OBJECTIVE: To investigate whether adolescents living in a high-walkable town centre are more physically active than those living in a less-walkable suburb.

METHODS: This cross-sectional study was conducted in Izegem (Belgium). Data collection took place in spring 2007. One high-walkable urban neighbourhood and one less-walkable suburban neighbourhood were selected, based on objective connectivity and residential density. One hundred twenty adolescents (12-18 years, 60 per neighbourhood) completed the Neighbourhood Environmental Walkability Scale (NEWS), the Neighbourhood Physical Activity Questionnaire (NPAQ), wore a pedometer for 7 days and filled in an activity log.

RESULTS: In contrast with the expectations, adolescents living in the less-walkable suburb reported 220 min/week more cycling for transport than those living in the high-walkable town centre.

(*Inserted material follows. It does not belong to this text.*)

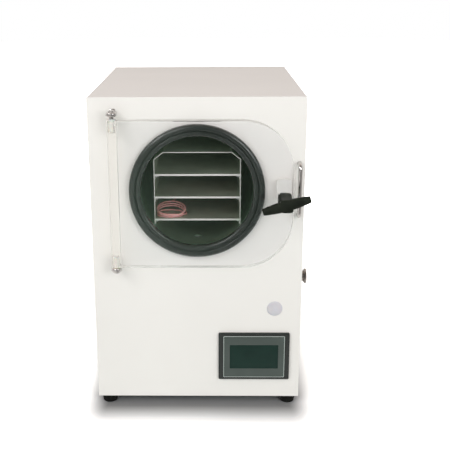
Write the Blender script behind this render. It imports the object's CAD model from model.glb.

A trend towards significance was found for mean step counts/day with 1371 more steps/day for suburban adolescents. Travel time to school was 7.4 min less for urban adolescents.

CONCLUSIONS: In contrast with previous results in adults, lower walkability and larger distance to school was associated with more physical activity in Belgian adolescents. Therefore, physical environmental interventions designed for adults, focusing on increases in connectivity, residential density and connectivity, might not be effective for Belgian adolescents.